The well-paid Washington journalists reckon by an exuberant majority that the economy is either "excellent" (34 percent) or "good" (58 percent). A Gallup poll in March of this year showed a higher slice of the public reckoning the economy to be "only fair" (27 percent), as against 4 percent of the journalists making this cautious judgment.

The public are way to the left of the press on the need to protect Medicare and Social Security against major cuts. For 59 percent of the ordinary folk, this is among the top priorities; among the Washington press corps, impatient with entitlements, only 39 percent see such protection of Social Security and Medicare as a very big deal.
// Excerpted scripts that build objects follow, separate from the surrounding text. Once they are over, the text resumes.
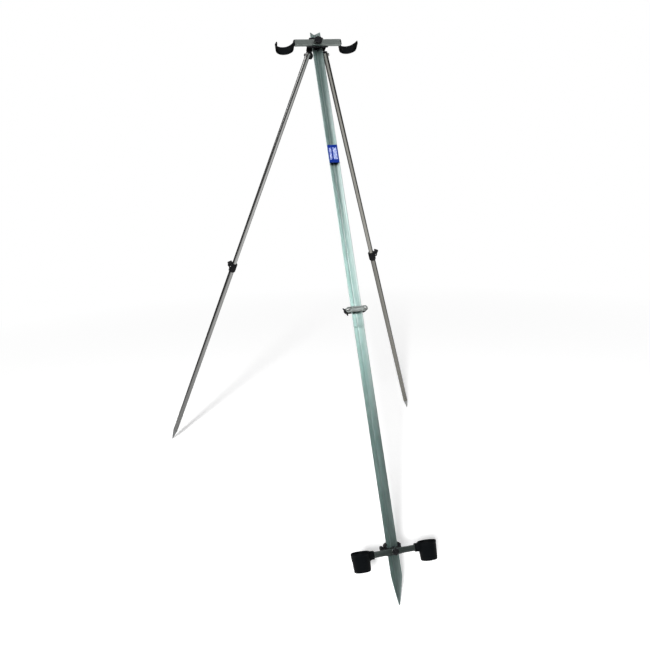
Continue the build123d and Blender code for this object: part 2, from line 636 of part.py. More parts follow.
for leg in SIDE_LEGS:
    foot_base = leg.length - FOOT_SPIKE_LENGTH

    # Moulded plug that closes the top of the tube and takes the hinge bolt
    with BuildPart() as leg_cap:
        with BuildSketch(leg.section(-TUBE_ABOVE_HINGE - CAP_FLANGE)):
            Circle(SIDE_UPPER_RADIUS)
        extrude(amount=CAP_FLANGE)
        fillet(leg_cap.faces().sort_by(Axis(leg.hinge, leg.down))[0].edges(), radius=1.0)
        with BuildSketch(leg.section(-TUBE_ABOVE_HINGE)):
            Circle(SIDE_UPPER_RADIUS - SIDE_TUBE_WALL)
        extrude(amount=CAP_PLUG_LENGTH)
        with BuildSketch(leg.flank(0)):
            Circle(HINGE_PIN_RADIUS + RUNNING_FIT)
        extrude(amount=SIDE_UPPER_RADIUS, both=True, mode=Mode.SUBTRACT)
    save(leg_cap, f"leg_cap_{leg.name}")

    hinge_hole = HINGE_PIN_RADIUS + RUNNING_FIT
    save(
        side_tube(leg, -TUBE_ABOVE_HINGE, UPPER_TUBE_END, SIDE_UPPER_RADIUS, hinge_hole),
        f"side_leg_upper_{leg.name}",
    )
    save(side_tube(leg, LOWER_TUBE_TOP, foot_base, SIDE_LOWER_RADIUS), f"side_leg_lower_{leg.name}")

    # Nylon bush on the end of the upper tube, running inside the lower one
    with BuildPart() as guide_bush:
        with BuildSketch(leg.section(UPPER_TUBE_END)):
            Circle(SIDE_LOWER_RADIUS - SIDE_TUBE_WALL - RUNNING_FIT)
        extrude(amount=BUSH_LENGTH - BUSH_STEM_LENGTH)
        with BuildSketch(leg.section(UPPER_TUBE_END - BUSH_STEM_LENGTH)):
            Circle(SIDE_UPPER_RADIUS - SIDE_TUBE_WALL)
        extrude(amount=BUSH_STEM_LENGTH)
    save(guide_bush, f"guide_bush_{leg.name}")

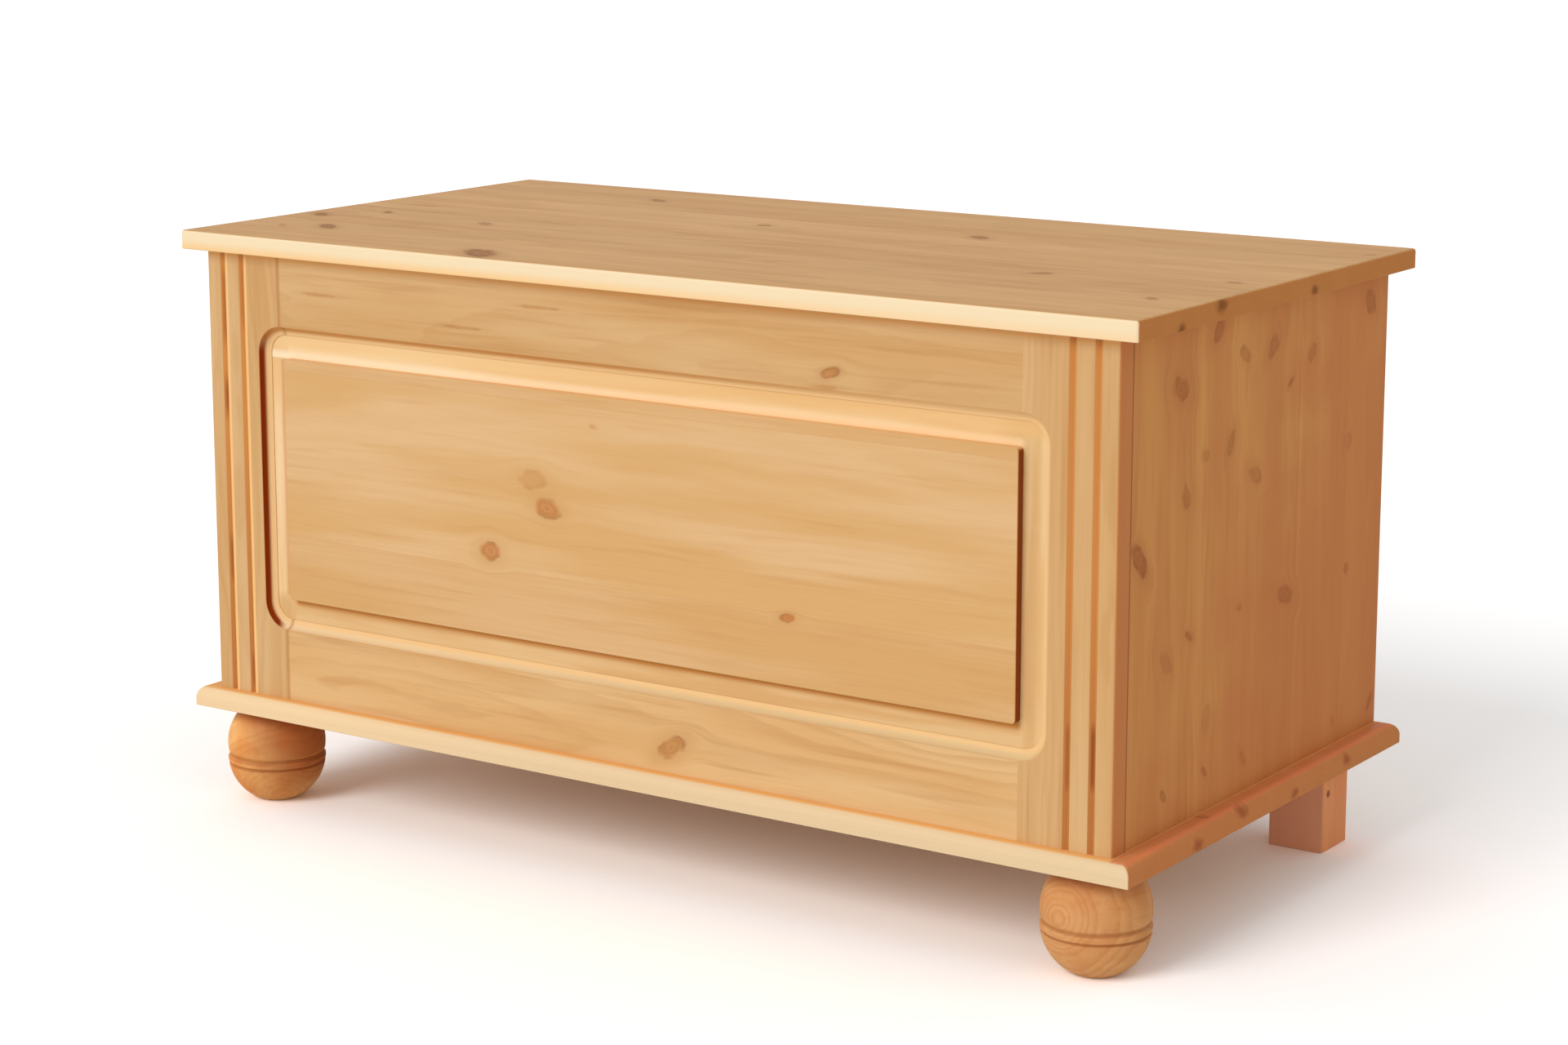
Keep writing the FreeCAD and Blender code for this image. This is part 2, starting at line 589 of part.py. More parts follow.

The citizenry is similarly way to the left of the journalistic elite on health insurance and the issue of corporate power. No less than 77 percent of the huddled masses agree with the statement "Too much power is concentrated in the hands of a few large companies." Only 57 percent of the journalists are able to summon up this basic populist response, which has been the core belief of muckrakers since the days of Ida Tarbell and Lincoln Steffens.

The clearest example of how the Washington media are to the right of the public opinion comes, as once more one might have guessed, on the issue of trade. The journalistic elites have always been rabid free traders, and in Croteau's sample, 65 percent of them think the North American Free Trade Agreement has had a positive impact on the United States. Of the citizenry at large, only 32 percent take this view, with 42 percent (as against a mere 8 percent of the press corps) thinking NAFTA has most definitely been a bad thing.

Croteau attaches more importance to the semi-mystical category of "centrist" than he should. As with "agnostic," the word's only use is one of evasion. Many of the Washington press corps probably voted for Bill Clinton. That's no contradiction, since Bill is a sedate, right-wing worshipper at the corporate altar, just like the people covering him.